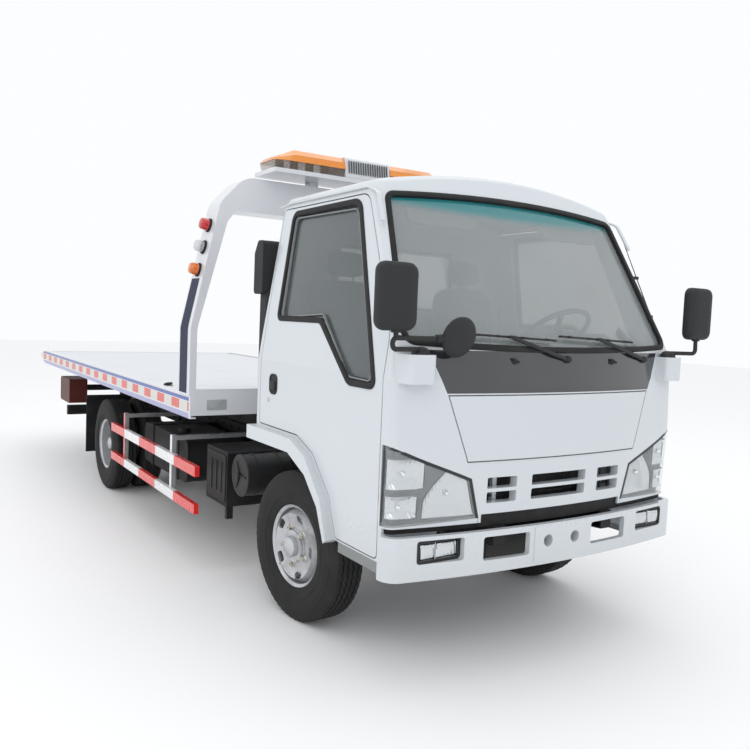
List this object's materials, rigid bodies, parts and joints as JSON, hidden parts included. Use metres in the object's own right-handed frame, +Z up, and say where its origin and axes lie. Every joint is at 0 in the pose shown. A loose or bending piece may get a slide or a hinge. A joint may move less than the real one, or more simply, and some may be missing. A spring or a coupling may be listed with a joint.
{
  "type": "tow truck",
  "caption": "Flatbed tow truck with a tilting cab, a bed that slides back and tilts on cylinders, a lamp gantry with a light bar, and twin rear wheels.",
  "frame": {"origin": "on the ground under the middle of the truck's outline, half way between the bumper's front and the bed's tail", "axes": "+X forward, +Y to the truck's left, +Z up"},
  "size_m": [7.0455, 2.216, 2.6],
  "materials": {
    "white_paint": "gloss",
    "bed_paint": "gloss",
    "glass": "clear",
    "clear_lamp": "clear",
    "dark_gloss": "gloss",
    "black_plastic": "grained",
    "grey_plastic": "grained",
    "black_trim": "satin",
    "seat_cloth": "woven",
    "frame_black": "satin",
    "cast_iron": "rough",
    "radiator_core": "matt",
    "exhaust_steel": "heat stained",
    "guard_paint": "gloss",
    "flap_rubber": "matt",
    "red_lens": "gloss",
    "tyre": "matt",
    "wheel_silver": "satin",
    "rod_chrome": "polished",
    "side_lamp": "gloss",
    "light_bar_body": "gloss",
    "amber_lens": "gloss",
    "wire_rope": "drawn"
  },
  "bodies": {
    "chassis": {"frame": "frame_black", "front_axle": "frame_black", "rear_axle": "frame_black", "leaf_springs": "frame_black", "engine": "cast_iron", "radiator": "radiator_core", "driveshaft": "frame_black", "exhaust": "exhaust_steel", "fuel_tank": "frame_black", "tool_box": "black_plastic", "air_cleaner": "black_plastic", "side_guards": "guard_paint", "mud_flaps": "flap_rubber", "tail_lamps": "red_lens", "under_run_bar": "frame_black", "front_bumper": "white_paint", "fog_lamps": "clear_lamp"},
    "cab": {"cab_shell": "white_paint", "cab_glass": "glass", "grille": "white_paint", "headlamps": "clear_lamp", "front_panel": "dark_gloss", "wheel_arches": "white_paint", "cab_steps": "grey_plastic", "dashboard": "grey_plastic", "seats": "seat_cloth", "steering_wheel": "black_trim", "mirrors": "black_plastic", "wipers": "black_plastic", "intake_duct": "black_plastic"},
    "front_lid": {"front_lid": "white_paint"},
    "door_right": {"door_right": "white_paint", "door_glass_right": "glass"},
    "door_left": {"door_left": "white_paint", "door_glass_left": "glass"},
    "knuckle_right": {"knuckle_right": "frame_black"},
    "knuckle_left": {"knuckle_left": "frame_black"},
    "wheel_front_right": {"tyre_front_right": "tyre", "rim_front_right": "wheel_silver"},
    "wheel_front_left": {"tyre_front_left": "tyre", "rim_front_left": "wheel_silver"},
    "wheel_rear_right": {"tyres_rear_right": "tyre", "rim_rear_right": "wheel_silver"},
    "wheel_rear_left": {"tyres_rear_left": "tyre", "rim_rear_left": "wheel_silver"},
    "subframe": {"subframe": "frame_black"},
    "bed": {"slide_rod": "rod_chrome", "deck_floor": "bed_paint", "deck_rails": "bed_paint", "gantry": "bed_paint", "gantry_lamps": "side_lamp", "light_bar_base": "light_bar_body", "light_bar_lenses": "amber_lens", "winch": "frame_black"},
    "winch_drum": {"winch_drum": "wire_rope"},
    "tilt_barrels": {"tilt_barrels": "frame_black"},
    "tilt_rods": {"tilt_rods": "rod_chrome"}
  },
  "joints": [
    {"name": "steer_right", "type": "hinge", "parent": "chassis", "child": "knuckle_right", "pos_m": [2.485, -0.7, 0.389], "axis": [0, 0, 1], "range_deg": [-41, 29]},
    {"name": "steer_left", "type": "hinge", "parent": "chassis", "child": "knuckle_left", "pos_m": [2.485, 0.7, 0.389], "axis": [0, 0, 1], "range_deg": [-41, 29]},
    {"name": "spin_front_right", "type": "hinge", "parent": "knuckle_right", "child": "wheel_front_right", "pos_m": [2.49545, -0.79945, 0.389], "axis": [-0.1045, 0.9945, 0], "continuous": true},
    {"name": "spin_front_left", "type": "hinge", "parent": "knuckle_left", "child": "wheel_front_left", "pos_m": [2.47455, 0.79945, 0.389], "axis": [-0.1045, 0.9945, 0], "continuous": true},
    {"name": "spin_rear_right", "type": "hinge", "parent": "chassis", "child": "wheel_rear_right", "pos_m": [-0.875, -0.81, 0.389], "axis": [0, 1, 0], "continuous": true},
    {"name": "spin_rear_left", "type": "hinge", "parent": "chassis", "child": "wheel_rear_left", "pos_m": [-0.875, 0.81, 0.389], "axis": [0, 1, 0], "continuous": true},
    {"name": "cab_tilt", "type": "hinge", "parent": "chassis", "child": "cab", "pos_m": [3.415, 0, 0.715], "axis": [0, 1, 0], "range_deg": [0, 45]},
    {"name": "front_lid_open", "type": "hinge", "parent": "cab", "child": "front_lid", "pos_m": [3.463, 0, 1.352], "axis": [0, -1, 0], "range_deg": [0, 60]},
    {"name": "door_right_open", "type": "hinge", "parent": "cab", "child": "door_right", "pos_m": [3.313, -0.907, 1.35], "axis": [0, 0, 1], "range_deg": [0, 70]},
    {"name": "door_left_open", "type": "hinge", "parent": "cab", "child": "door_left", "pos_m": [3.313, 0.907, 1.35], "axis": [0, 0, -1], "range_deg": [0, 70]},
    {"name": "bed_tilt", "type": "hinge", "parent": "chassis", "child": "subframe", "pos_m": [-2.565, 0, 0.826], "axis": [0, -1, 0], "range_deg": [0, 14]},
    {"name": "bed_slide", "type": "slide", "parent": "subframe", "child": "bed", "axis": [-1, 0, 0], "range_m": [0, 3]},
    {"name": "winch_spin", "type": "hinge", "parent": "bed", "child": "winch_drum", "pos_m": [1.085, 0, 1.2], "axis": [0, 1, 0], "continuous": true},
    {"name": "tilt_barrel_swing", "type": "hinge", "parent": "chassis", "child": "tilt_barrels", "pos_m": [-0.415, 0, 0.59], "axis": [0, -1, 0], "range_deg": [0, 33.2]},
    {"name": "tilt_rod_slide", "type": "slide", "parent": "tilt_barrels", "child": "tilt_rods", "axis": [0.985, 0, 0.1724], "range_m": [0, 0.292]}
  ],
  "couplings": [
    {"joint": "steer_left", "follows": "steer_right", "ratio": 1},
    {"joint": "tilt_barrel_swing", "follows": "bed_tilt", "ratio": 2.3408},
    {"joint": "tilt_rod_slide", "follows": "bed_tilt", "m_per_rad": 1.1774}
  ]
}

********

Select the lines in this material that hold the word "axes", leaving none out.

List this object's materials, rigid bodies, parts and joints as JSON, hidden parts included. Use metres in the object's own right-handed frame, +Z up, and say where its origin and axes lie. Every joint is at 0 in the pose shown. A loose or bending piece may get a slide or a hinge. A joint may move less than the real one, or more simply, and some may be missing. A spring or a coupling may be listed with a joint.
  "frame": {"origin": "on the ground under the middle of the truck's outline, half way between the bumper's front and the bed's tail", "axes": "+X forward, +Y to the truck's left, +Z up"},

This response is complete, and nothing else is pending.